The top 50 of this year’s PEI 300 are a diverse bunch, but one theme ties many of them together: expansion into new product lines.
Diversification into other private asset classes, expansion into new geographies and the launch of companion products used to be the purview of only the very largest managers. But in recent years this has become more widespread, with even mid-market firms getting in on the action. In fact, an IPEM survey found 46 percent of European GPs expect to launch a new fund strategy this year.
BC Partners (26), for example, expanded into private credit in 2017 and in May 2018 launched a real estate platform. While other asset classes don’t count towards its PEI 300 fundraising total, the firm still added $1.2 billion to its five-year fundraising total.

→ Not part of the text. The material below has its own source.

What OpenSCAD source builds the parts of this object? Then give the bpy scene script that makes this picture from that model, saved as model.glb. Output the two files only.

Permira Advisers (18), which is up two places, is raising its first growth equity fund, while TPG (12), no stranger to multi-strategy, just closed its first Tech Adjacencies fund on $1.5 billion (as the close was after 1 April, the total is not included in the fundraising total for this PEI 300).

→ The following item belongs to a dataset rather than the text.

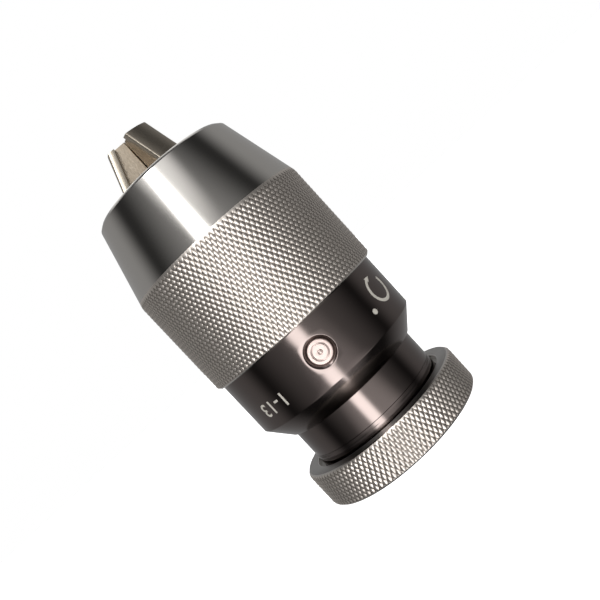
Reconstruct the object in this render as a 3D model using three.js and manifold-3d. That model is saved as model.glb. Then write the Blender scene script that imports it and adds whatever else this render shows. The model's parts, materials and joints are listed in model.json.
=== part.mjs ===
// Keyless drill chuck of the 13 mm class, with a ball-bearing sleeve and a No. 2 chuck taper socket.
// Units are millimetres.  +Z runs from the machine end (z = 0, rear face of the hold ring) to the
// jaw tips, and the chuck's axis is the Z axis.  The chuck is drawn with its jaws closed.
import * as THREE from "three";
import { mergeVertices } from "three/addons/utils/BufferGeometryUtils.js";
import Module from "manifold-3d";

const wasm = await Module();
wasm.setup();

const radians = THREE.MathUtils.degToRad;

// ---- clearances ---------------------------------------------------------------------------------------
const RUN_FIT = 0.2;                // turning or sliding fit, per side
const PRESS_FIT = 0.1;
const SEAT_GAP = 0.3;               // between faces that seat on each other
const THREAD_FIT = 0.25;
const BACK_FIT = 0.4;               // between the crowned jaw backs and the cone of the hood
const TAIL_FIT = 0.6;               // between the tail of an open jaw and the ring of the guide

// ---- driving dimensions: hood -------------------------------------------------------------------------
const HOOD_RADIUS = 25;             // over the knurl
const KNURL_LENGTH = 26.6;
const HOOD_WALL = 4;
const HOOD_CHAMFER = 0.8;
const SKIRT_LENGTH = 1;             // how far the hood laps over the shoulder of the sleeve
const NOSE_LENGTH = 20.4;
const NOSE_RADIUS = 19.4;
const NOSE_EDGE = 1;

// ---- driving dimensions: sleeve -----------------------------------------------------------------------
const SLEEVE_STEP = 1.35;           // how much smaller the sleeve is than the hood, on the radius
const SLEEVE_BAND = 14.7;           // bare cylinder behind the hood
const SLEEVE_TAPER = 5.4;           // length of its rear taper
const SLEEVE_REAR_LAND = 0.6;       // flat left round the bore at the rear
const SLEEVE_WALL = 4.97;
const SPIGOT_WALL = 3.42;           // wall of the nose end, which the hood fits over

// ---- driving dimensions: body and hold ring -----------------------------------------------------------
const RING_WALL = 4.92;
const RING_LENGTH = 9.8;
const RING_CHAMFER = 0.7;
const RING_RECESS = 1.1;            // recess round the neck in the front face, on the radius
const RING_RECESS_DEPTH = 1.4;
const NECK_LENGTH = 10;             // bare neck between the hold ring and the sleeve
const BODY_CHAMFER = 0.6;
const BODY_SET_BACK = 0.8;          // front of the body behind the front of the sleeve

// ---- driving dimensions: taper socket and screw chamber -----------------------------------------------
const TAPER_LARGE = 14.199;         // diameters and depth of the No. 2 chuck taper
const TAPER_SMALL = 12.385;
const TAPER_DEPTH = 22.225;
const KNOCKOUT_RADIUS = 3;
const SOCKET_FLOOR = 1.8;           // web between the socket and the screw chamber
const CHAMBER_SPARE = 1.6;          // left behind the screw when it is right back

// ---- driving dimensions: bearing ----------------------------------------------------------------------
const BALL_COUNT = 24;
const BALL_SPACE = 0.174;           // left between neighbouring balls
const RACE_OFFSET = 0.42;           // pitch circle outside the neck
const RACE_LEAD_IN = 7.3;           // bearing centre ahead of the rear taper
const PLUG_ANGLE = radians(-91.3);
const PLUG_RADIUS = 2.9;
const PLUG_SUNK = 0.35;             // outer end of the plug below the band
const PLUG_RECESS_RADIUS = 3.65;
const PLUG_RECESS_DEPTH = 0.6;
const DIMPLE_RADIUS = 0.55;
const DIMPLE_DEPTH = 0.5;

// ---- driving dimensions: jaws -------------------------------------------------------------------------
const JAW_COUNT = 3;
const JAW_SLOPE = Math.tan(radians(20));
const FIRST_JAW_ANGLE = radians(-55.4);
const JAW_REACH = 12.1;             // closed jaws stand this far out of the nose
const JAW_TIP_BACK = 6.4;           // radius of the back of a jaw at its tip
const JAW_CROWN = 6;                // the back is an arc round a line this far behind the axis
const JAW_WIDTH = 6.5;              // across the flange, which runs in the wide part of its slot
const JAW_FLANGE = 2;
const JAW_WEB = 3.6;
const JAW_LAND = 0.8;               // width of the gripping edge
const GRIP_LENGTH = 19;
const GRIP_RADIUS = 0.4;            // the closed jaws leave a bore of twice this
const CAPACITY_RADIUS = 6.35;       // half of the largest drill
const TAIL_INNER = 3.2;
const TAIL_BAR = 2.5;               // T-bar that the head of the screw pulls on
const TAIL_NECK = 2.5;

// ---- driving dimensions: drive screw (left-hand) ------------------------------------------------------
const SCREW_LEAD = 4;
const THREAD_DEPTH = 2;
const THREAD_CREST = 1.3;
const FLANK_SLOPE = Math.tan(radians(15));
const SCREW_ENGAGEMENT = 6;         // thread left in the body when the jaws are closed
const HEAD_LENGTH = 8;
const HEAD_LIP = 2.5;               // head outside the tails of the closed jaws
const HEAD_SHOULDER = 3.5;          // head outside the crest of the thread
const HEAD_CHAMFER = 0.6;

// ---- driving dimensions: jaw guide --------------------------------------------------------------------
const GUIDE_RING_LENGTH = 6;
const GUIDE_RING_WALL = 3.25;
const GUIDE_FINGER_WALL = 2;        // thinnest wall, beside the head of the screw
const GUIDE_SET_BACK = 1.9;         // front of the guide behind the nose
const GUIDE_BORE = 7.2;

// ---- facets -------------------------------------------------------------------------------------------
const ROUND = 48;                   // round a turned piece
const THREAD_ROUND = 24;            // round a thread
const BALL_ROUND = 10;
const BALL_RINGS = 6;
const GROOVE_ROUND = 16;            // round the section of the groove for the balls
const PLUG_ROUND = 20;
const PAST = 5;                     // how far a cutter runs past the face that it opens
const MERGE_DISTANCE = 1e-4;        // points nearer to each other than this are one point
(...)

The most market-moving example of expansion-through-acquisition in the last 12 months was the acquisition by Toronto-based Brookfield Asset Management (24) of 62 percent of Oaktree Capital Management. The rationale behind the transaction: to gain a strong and sizeable foothold in private credit. As Howard Marks, co-chairman of Oaktree, told Private Equity International: “[Brookfield chief executive] Bruce Flatt’s expression was he could spend 10 years trying [to build a credit arm] and maybe not end up with what we [Oaktree] have today.”
Other firms have used a mix of acquisitions and organic growth to expand their product offerings and geographic reach. For instance, HarbourVest Partners (45), which has increased its footprint across the US, Europe and Asia over the last few years, launched its credit platform last year. Switzerland-headquartered Partners Group (21) launched PG LIFE, a dedicated impact-at-scale strategy in 2018. It has steadily built its private equity, real estate and credit businesses and been raising client capital that could be deployed to long-hold assets.
The key to winning limited partner trust around strategy expansions? A demonstrable track record, Rhonda Ryan, head of European private equity and debt at advisory firm Mercer, told us earlier this year.
“If you’ve known the GP for some time there’s going to be a certain level of trust, but there still needs to be some proof of concept, such as building out the team. In some cases people might say we’ve moved up in size over recent years and will raise a fund closer to our original strategy.”